Wednesday, 18 July 2018

Black and White Bears

Last night was spent in Whitchurch. Well, near Whitchurch, as the canal is a good 25 minutes walk away up a hill. It needs to be worth such a slog.
 
There is a navigable arm beckoning in the direction of Whitchurch, but this ends after a short distance. This was restored in the 1990s, but the ambitious plans to extend it further along its old course towards the town, have never found the funds. It's a forlorn promise of what might have been.
 
The advance party (First Mate) was sent into town on a reconnaissance mission. The texts arriving back at the boat indicated that she was not impressed. She reported that two dog friendly pubs were
not doing food, places were closed and that there was only so much time she could linger in the musky odours of the charity shops. Then there were the three over heard conversations: one involving a stretch in prison; another at the chemists interrogating someone's prescription for Prosac and then the consolation of a grieving widower. All of these contributed to her feeling the presence of the  black dog of depression.
 
But I wonder whether Whitchurch ever held the charm to captivate First Mate?
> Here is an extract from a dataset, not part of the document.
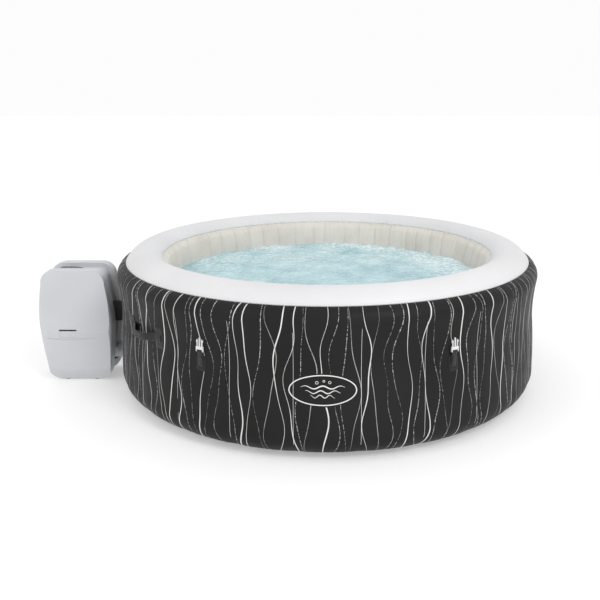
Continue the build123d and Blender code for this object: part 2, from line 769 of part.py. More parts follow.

Perhaps if it still had a nice haberdashery, milliners or hosier, this would have kept her from the Devil's water a little longer. I headed up towards The White Bear where I found her with a drink and a free internet connection.
 
After a swift pint, we walked back finding a quite unexpected excellent dinner for all of us at The Black Bear.
 
Today we cleared the nonsense of the Grindley Brook locks, and The Horse and Jockey is where we go tonight.